Van Gölü’nün önemine değinen Kalçık, “Van ilini bölgede, Türkiye’de ve dünyada ilklere taşıyanın Van Gölü gerçeği olduğu unutulmamalıdır. Sizden şu an ricam birkaç dakikalığına Van Gölünün tamamen kuruduğunu düşünelim. Gölün olmadığı bir Van düşünürsek, sadece çorak bir düzlükten ibaret bir şehir gözümüzün önüne gelecektir. Şu gerçeği unutmayalım ki; Van Gölü olmayan bir Van hayal etmek bile ürpertici geliyor. Oysaki şu an Van Gölü’nün tüm güzelliği ve sarı saçları gibi uzanan sazlıkları ile Van Gölü’nü korumak yaşamsal vazifemiz olmalıdır” diye aktardı.

ERDEM: SUSUZ HAYAT OLMUYOR

Panelde konuşan Doğaya Güç Kat Ağ Koordinatörü Osman Erdem, “Susuz hayat olmuyor. Su yaşamın temelidir. Onsuz var olma şansımız yok. Bu açıdan önemli. Bunun önemini konuşacağız. Tüm dünya sulak alanların öneminin farkında ve sulak alanların korunması için de çok ciddi çalışmalar yapılmaya başlandı. Biz de ülkemizin en büyük gölü olan Van Gölü için bir araya gelelim, Dünya Sulak Alanlar Günü’nde Van Gölü’nü konuşalım istedik. Doğaya Güç Kat Ağı onun için burada. Bu sene temamız sulak alanlar restorasyon zamanı. Çünkü çok kaybettik, geri kazanmamız gerek. Geri kazanmazsak çocuklarımıza karşı çok büyük bir suç işlemiş gibi olacağız. Umarım Van Gölü için de bu toplantı verimli geçer” dedi.

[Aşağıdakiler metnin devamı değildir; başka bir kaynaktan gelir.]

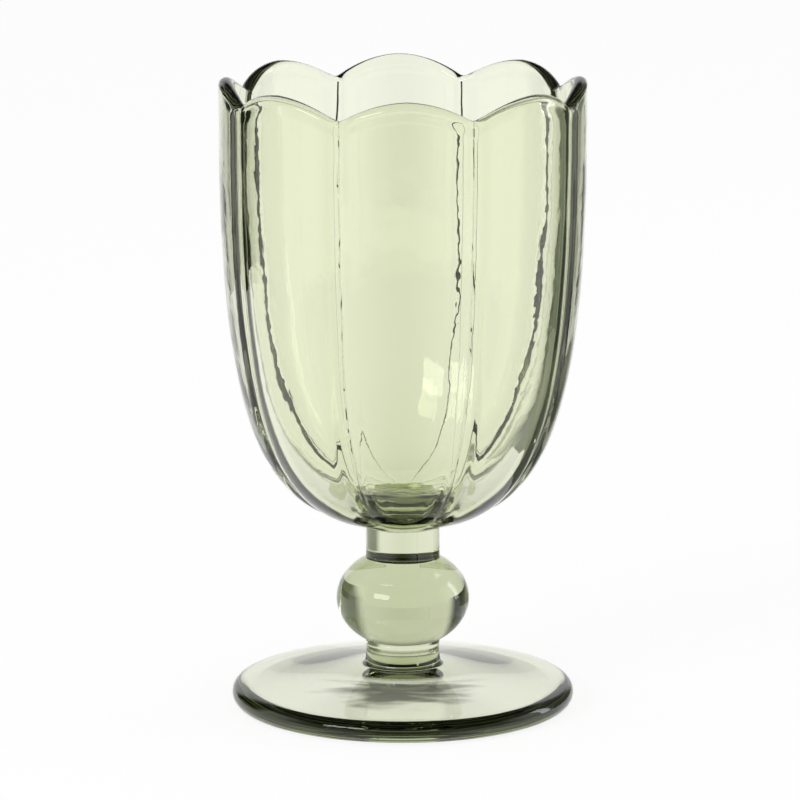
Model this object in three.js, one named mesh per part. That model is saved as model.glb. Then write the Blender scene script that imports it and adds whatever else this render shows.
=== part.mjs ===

ÜRKER: SULAK ALANLAR GENİŞ BİR EKOSİSTEMİ BESLEMEK İÇİN GEREKLİDİR

Panelde konuşan Natura Derneği’nden Özlem Parlar Ürker, “Sulak Alanları Neden Korumalıyız?” konusunu anlatarak şunları aktardı: “Sulak alanlar geniş bir ekosistem içerisinde biyoçeşitliliği beslemek için gereklidir. Sulak alanların kaybı yalnızca bu çeşitliliğin kaybolmasını değil aynı zamanda çok sayıda türün yok olmasına ve tehlikeye girmesine sebep oluyor. Sulak alanların korunması devam eden bir vurgu ama günümüzde sulak alanların edinimini ve restorasyonunu da konuşmamız lazım. Sulak alanlara özen göstermek bizim artık birinci sorumluluğumuz çünkü sulak alanlar bize yaptığımız en ufak bir ayarlamanın büyük bir etkisi olabileceğini gösteriyor.”